By Moses Emorinken
Works and Housing Minister Babatunde Raji Fashola (SAN) has blamed speed violations for the highest number of road crashes, and not bad roads.
The minister said speed violations account for 32.8 per cent of all road crashes across the country.
He noted that while bad roads contribute 1.3 per cent, other human factors, such as speed violations, loss of control, sign light violation, dangerous driving, wrongful overtaking, among others, make up 87 per cent of all road crashes across the country.
Fashola recalled that last January, the Federal Capital Territory (FCT) recorded the highest number of road crashes (106) with 17 people killed, while Kogi State had 67 road crashes with 60 deaths.

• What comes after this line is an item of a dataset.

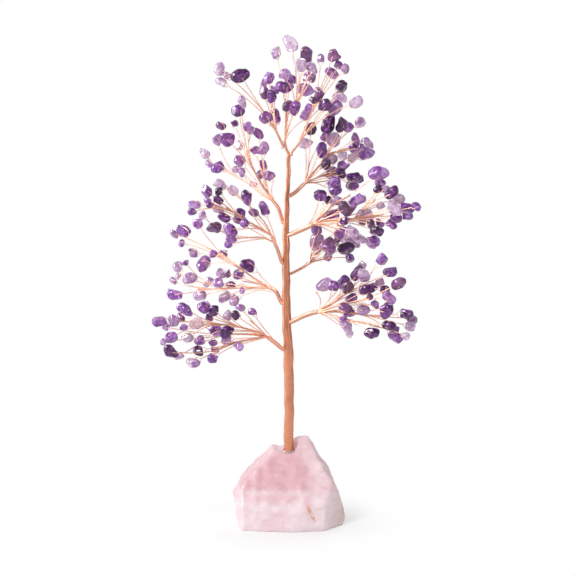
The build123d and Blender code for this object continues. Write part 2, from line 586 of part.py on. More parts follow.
def nearby(rows, middle, reach):
    """The capsules that come within a reach of a point."""
    centres = (rows[:, 0:3] + rows[:, 3:6]) / 2
    halves = np.linalg.norm(rows[:, 3:6] - rows[:, 0:3], axis=1) / 2 + rows[:, 6]
    return rows[np.linalg.norm(centres - middle, axis=1) - halves < reach]


def bent(spray, rows):
    """A spray's capsules in the poses between its bends and straight."""
    pivot, axis = root_point(spray), bend_axis(spray)
    poses = [share * BEND_UP for share in bend_shares] + [-share * BEND_DOWN for share in bend_shares]
    return [turned(rows, pivot, axis, degrees) for degrees in poses]


@dataclass
class Twig:
    """A twisted pair of wires that curves from a limb to the neck under its stone."""

    form: str
    grade: float
    start: np.ndarray
    tangent: np.ndarray
    neck: np.ndarray
    stone: np.ndarray
    rise: np.ndarray
    across: np.ndarray

    def bow(self):
        """The turn of the arc, its radius and the way from its start to its middle."""
        chord = self.neck - self.start
        level = chord - (chord @ self.tangent) * self.tangent
        half_turn = max(math.atan2(np.linalg.norm(level), chord @ self.tangent), LEAST_TURN)
        return 2 * half_turn, np.linalg.norm(chord) / (2 * math.sin(half_turn)), unit(level)

    def point(self, share):
        """The point at a share of the arc."""
        turn, radius, way = self.bow()
        return self.start + radius * (math.sin(share * turn) * self.tangent + (1 - math.cos(share * turn)) * way)

    def shape(self):
        """The capsules of the twig and of its stone with the wire round it."""
        width, length, thick = chip_size(self.form, self.grade)
        girth = thick / 2 + EYE_GAP + WIRE_DIAMETER
        side = np.cross(self.across, self.rise) * max(width / 2 - girth, 0.0)
        up = self.rise * max(length / 2 - girth, 0.0)
        centre, foot = self.stone, self.stone - self.rise * length / 2
        corners = [(centre + up + side, centre - up - side), (centre + up - side, centre - up + side)]
        corners.append((foot, centre + up))
        body = [np.hstack([a, b, [girth]]) for a, b in corners]
        arc = [self.point(share) for share in np.linspace(0, 1, TWIG_STEPS + 1)]
        return np.vstack([chain(arc, WIRE_DIAMETER), body])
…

The minister said Lagos had the highest number of booked offenders, meaning that it had the highest level of road traffic enforcement across the country.
Fashola spoke on Monday in Abuja during a virtual seminar on his 58 birthday, with the theme: Building A Road Towards Better Driving Culture.
He said: “The default narrative is always that the road is bad. This is not the truth. We have said this narrative for an entire generation. Perhaps if we had earlier than now focused on what was the major cause, we may not have the numbers that we see. The GABFEST intervention is to provoke a new thinking from today.
“Although bad roads contribute, according to the figures, in January 2021, 691 lives were lost. That is a lot of lives that have been lost in one month. The people who died as a result of road crashes in January were more than those we lost to COVID-19 and to malaria combined.